Thankfully, Curnow’s not the type of classical musician who takes himself—or his craft—too seriously. A talented cartoonist, Curnow is currently churning out weekly cartoons for NPR, in the vein of Gary Larson (The Far Side) or John McPherson (Close To Home), that not-so-subtly make fun of classical music and its musicians. He tells me he’s been cartooning since his days growing up just outside of Philadelphia in Easton, PA. He and his cousins used to draw their own comic books and figure out how to make people laugh with the words and pictures they created. He ticks off Jack Davis (of Mad Magazine fame), Al Hirschfeld, Bernard Kliban and Robert Crumb among their earliest influences. “I had a fascination with how these guys could be funny and cartoonists,” says Curnow. “Artists like da Vinci and Van Gogh—they were great artists. But these guys were funny.” By the ’80s and ’90s, Curnow was getting a smattering of his cartoons published in national newspapers and kept up his craft while in the Empire Brass. And with the advent of social media, Curnow began posting his work to his Facebook page. A friend’s wife, Yolanda Kondanassis (she’s one of the top harpists in the world), became a fan of his work, and passed his name on to NPR Music’s Tom Huizenga. Soon, he hired Curnow to produce the weekly cartoon. “It’s very demanding,” says Curnow of his NPR gig. “I used to just draw when the ideas came to me. Now I have to craft the ideas and make it happen weekly, which can be challenging. But that’s the fun of it for me: Sometimes I’m pacing around the room, trying to think of a cartoon, other times they fall out of the sky.” (During our conversation, Curnow twice asked if he could use things I said as future cartoons.)

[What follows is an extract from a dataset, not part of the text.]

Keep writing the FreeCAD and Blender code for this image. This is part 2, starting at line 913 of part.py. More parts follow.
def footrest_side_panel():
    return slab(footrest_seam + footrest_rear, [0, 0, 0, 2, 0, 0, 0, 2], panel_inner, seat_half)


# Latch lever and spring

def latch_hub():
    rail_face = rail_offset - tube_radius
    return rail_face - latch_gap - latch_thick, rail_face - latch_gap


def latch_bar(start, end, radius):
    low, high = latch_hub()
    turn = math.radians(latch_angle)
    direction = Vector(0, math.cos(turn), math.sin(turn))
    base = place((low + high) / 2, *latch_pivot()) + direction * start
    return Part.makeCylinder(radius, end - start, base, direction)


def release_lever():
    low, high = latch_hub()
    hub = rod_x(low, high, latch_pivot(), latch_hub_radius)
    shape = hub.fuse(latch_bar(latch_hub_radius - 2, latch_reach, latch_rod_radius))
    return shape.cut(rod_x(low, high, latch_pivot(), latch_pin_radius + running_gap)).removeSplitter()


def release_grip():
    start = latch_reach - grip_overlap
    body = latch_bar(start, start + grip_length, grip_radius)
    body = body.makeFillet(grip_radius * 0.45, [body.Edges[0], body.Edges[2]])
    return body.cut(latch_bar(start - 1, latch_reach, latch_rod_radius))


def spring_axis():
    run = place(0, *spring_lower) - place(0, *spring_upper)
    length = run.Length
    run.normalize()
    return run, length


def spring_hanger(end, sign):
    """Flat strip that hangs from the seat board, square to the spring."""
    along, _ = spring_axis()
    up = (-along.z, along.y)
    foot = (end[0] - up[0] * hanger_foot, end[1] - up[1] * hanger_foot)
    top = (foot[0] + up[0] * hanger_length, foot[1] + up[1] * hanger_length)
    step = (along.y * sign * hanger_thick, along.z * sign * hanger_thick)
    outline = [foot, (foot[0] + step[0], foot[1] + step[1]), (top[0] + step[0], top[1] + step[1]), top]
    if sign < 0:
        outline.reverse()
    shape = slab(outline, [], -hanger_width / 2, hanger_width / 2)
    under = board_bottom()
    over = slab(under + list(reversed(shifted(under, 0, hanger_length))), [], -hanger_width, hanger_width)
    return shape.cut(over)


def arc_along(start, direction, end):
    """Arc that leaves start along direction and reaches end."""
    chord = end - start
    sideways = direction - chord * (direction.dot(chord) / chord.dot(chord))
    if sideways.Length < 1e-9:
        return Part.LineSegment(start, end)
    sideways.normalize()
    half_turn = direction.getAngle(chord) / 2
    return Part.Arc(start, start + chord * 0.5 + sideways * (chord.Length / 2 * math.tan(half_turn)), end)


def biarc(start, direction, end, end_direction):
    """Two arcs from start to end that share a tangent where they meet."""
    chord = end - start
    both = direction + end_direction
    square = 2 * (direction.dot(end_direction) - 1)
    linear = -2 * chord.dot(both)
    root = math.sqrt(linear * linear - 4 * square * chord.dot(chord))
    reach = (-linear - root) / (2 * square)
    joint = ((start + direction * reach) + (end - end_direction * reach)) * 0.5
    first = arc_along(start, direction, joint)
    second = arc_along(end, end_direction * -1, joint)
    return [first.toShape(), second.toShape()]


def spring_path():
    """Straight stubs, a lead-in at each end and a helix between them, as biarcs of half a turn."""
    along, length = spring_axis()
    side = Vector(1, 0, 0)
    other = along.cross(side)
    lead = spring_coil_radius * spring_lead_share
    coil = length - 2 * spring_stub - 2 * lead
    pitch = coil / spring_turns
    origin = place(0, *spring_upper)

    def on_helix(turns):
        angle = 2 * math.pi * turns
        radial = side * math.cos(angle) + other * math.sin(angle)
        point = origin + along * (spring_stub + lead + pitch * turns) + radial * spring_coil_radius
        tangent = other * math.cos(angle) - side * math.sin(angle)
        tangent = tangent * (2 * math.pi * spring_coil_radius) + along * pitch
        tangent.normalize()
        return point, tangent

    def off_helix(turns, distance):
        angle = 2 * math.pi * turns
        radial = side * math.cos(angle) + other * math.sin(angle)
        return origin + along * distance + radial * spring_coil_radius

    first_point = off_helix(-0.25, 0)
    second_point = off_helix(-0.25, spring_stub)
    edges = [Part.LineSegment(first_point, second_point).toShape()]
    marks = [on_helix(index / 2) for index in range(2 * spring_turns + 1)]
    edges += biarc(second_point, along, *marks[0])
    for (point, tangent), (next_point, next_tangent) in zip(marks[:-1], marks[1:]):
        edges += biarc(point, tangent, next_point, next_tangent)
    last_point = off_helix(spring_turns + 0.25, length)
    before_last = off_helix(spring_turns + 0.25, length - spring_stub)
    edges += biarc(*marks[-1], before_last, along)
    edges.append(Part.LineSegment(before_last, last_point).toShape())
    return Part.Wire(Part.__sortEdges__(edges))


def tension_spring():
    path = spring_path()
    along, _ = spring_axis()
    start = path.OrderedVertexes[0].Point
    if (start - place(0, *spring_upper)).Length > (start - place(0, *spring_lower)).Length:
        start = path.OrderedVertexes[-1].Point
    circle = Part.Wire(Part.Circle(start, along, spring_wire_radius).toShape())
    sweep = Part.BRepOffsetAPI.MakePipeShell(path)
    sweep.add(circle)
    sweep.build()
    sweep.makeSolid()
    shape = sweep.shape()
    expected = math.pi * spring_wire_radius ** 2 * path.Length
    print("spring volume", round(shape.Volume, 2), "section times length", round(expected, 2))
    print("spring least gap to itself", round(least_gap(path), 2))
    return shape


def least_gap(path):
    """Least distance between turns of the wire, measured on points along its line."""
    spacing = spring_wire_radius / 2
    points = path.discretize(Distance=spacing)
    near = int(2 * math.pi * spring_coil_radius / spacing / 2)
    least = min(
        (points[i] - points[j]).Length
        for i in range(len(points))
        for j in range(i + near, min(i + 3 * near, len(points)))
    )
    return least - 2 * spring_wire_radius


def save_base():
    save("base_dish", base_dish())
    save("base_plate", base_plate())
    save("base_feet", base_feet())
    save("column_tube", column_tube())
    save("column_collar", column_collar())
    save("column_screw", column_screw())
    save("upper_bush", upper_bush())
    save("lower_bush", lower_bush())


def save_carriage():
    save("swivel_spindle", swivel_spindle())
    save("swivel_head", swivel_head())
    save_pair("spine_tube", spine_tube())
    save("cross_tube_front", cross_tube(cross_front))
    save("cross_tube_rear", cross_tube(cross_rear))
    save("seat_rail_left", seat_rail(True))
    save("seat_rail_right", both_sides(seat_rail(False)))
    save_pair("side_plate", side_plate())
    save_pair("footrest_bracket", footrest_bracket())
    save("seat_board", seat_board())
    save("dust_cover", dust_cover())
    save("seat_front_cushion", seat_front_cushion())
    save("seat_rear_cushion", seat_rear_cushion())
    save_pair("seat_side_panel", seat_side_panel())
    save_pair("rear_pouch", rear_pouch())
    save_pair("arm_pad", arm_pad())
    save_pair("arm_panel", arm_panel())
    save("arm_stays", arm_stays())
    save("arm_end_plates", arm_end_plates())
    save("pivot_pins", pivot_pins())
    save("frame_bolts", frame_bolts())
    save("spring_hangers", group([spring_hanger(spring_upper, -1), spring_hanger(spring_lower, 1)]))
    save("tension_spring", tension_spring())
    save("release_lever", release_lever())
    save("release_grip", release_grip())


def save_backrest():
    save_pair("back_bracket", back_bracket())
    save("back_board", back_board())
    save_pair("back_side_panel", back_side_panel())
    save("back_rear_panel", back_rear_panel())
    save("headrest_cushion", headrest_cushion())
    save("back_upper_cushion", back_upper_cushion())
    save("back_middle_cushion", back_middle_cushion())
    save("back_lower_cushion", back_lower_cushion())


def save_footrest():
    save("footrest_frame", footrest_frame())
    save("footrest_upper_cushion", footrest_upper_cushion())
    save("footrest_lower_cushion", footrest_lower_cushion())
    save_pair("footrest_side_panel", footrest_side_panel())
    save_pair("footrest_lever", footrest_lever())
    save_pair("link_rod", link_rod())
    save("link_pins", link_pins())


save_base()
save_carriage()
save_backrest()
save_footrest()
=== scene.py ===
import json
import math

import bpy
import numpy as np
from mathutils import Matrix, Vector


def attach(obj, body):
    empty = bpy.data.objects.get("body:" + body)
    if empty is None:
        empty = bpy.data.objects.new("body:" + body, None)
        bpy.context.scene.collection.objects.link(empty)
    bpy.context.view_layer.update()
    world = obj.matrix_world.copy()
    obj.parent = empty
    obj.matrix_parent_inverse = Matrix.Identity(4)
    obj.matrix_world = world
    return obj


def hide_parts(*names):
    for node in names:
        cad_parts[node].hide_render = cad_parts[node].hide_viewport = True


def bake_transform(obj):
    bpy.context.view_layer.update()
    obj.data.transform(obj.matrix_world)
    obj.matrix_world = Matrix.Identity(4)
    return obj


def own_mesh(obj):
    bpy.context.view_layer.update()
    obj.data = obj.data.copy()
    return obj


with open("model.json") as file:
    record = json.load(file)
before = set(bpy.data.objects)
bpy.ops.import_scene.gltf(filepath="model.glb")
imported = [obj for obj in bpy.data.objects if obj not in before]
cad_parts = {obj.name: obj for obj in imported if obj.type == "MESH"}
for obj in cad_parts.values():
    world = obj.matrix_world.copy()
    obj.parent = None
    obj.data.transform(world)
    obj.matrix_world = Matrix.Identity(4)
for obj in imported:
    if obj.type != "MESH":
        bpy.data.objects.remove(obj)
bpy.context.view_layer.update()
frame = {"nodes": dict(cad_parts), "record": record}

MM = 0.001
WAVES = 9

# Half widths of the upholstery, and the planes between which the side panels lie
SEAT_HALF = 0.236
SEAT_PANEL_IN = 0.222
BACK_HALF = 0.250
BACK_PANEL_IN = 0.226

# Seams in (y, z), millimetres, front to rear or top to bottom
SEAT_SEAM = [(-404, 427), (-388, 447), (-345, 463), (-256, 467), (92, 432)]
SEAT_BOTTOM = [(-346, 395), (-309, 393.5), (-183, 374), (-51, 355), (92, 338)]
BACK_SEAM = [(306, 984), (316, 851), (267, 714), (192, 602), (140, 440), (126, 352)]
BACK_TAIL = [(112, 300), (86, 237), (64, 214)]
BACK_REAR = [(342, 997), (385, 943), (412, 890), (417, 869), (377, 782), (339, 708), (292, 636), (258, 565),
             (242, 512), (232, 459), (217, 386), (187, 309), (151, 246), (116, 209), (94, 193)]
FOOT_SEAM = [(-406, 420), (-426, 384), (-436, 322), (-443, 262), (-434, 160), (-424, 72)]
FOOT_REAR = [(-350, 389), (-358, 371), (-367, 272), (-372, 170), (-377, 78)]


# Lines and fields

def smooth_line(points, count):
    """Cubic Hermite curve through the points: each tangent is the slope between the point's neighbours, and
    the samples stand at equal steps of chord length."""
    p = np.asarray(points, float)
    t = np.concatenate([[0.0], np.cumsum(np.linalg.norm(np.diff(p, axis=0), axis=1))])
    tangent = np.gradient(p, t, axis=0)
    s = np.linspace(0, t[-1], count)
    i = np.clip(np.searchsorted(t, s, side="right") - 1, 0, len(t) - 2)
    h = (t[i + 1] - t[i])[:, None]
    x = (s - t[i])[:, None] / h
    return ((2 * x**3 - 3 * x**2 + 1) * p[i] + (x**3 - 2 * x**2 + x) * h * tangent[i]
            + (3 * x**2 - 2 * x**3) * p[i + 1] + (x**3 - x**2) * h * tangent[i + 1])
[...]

So what might you find Curnow cartooning about? A trumpet lambasting his player for bad breath. Trombonists using their instruments as fishing rods. An opera singer getting a warning from a police officer for singing too loudly during his backyard barbecue. (All of these you’ll have to seek out for yourself on his Facebook page.) Curnow also chose a number of his favorites—call them his “greatest hits,” including a few about Saratoga Springs—to complement this article (be sure to check them out in the gallery above). But with the Philadelphia Orchestra’s annual season set to kick off on Wednesday, August 1 at SPAC, the pressure will be on. Curnow notes the break-neck speed with which the Philadelphia Orchestra works—especially in Saratoga. “When we’re at SPAC, we do one rehearsal and one concert, and a different concert every night,” he says. “So it’s a whirlwind for us.” That leaves little room for error. “Everyone onstage is striving for perfection,” he says. “I like to think of it [as if we’re] an Olympic gymnast. You’ve got your floor routine that you’ve been working on for years and years and years, and you go out there and you have your five minutes to do it, and then it’s done.”

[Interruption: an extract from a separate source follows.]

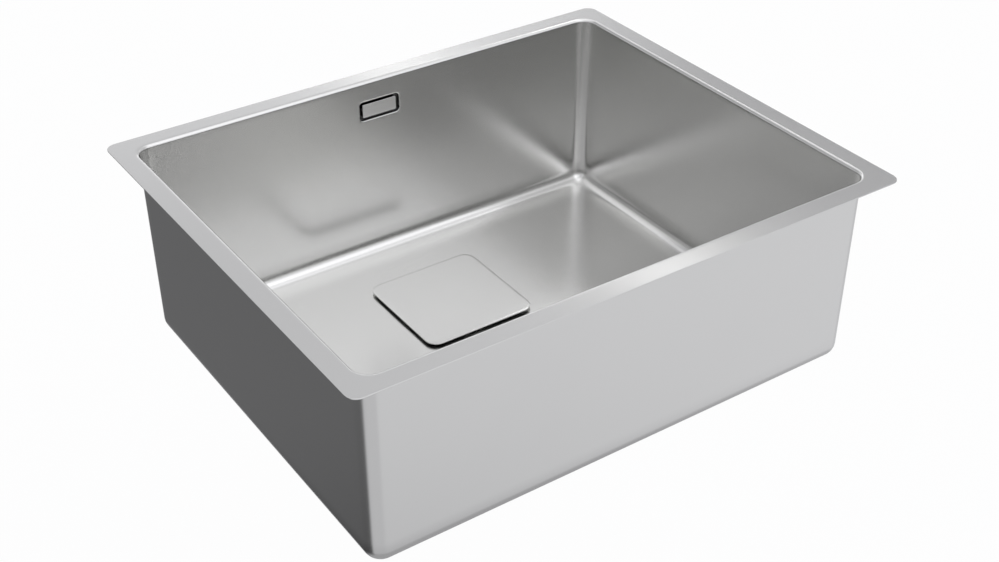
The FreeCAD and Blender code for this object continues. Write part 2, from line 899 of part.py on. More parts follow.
os.makedirs("parts", exist_ok=True)
for name, shape in pieces.items():
    shape.exportStep(f"parts/{name}.step")
    box = shape.BoundBox
    print(f"{name}: {len(shape.Solids)} solid, valid {shape.isValid()}, volume {shape.Volume:.0f}", end=", ")
    print(f"x {box.XMin:.1f} {box.XMax:.1f}, y {box.YMin:.1f} {box.YMax:.1f}, z {box.ZMin:.1f} {box.ZMax:.1f}")
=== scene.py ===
import math
import bpy
import bmesh
import numpy as np
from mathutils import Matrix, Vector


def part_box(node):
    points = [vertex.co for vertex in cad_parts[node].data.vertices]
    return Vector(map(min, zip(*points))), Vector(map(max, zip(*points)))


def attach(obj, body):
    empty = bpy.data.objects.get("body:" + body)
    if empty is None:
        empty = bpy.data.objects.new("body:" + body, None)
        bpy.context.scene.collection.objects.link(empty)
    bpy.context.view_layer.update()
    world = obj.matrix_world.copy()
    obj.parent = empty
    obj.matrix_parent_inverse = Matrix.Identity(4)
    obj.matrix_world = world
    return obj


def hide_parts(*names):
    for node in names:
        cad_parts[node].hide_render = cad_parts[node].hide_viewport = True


# Undermount kitchen sink, dressed over its CAD frame. Shapes are in millimetres, in the frame's axes.

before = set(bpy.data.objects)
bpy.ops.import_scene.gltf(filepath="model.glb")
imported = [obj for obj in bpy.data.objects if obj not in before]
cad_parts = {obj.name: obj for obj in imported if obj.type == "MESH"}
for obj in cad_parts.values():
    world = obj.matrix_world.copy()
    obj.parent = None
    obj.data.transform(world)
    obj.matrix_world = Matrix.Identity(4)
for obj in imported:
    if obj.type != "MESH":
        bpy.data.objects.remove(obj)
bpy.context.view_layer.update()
print("frame loaded:", len(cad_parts), "nodes")

mm = 0.001
fullTurn = 2 * math.pi
quarterTurn = math.pi / 2


def boxOf(node):  # lowest and highest corner of a CAD node, in millimetres
    low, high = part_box(node)
    return np.array(low) / mm, np.array(high) / mm


flangeEnd = boxOf("bowl")[1][0]
strainerLow, strainerHigh = boxOf("strainer_cup")
drainY = (strainerLow[1] + strainerHigh[1]) / 2
drain = (0.0, drainY, 0.0)
floorZ = strainerHigh[2]


# Shapes: each is a grid of points worked out as whole arrays, with the quads between them.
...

I went to see the Philadelphia Orchestra perform several times as a kid, but I never really paid much attention to what was going on down on the stage. I was usually with my family and just enjoying the delicious picnic my mother had packed for our lawn seats. Now, when I go as an adult this summer, I’ll read the program and listen attentively. I’ll be interested in the historical background of the composer and his composition. And I’ll also be searching for one specific chair in the trumpet section and realizing just how cool this all really is. Who knew?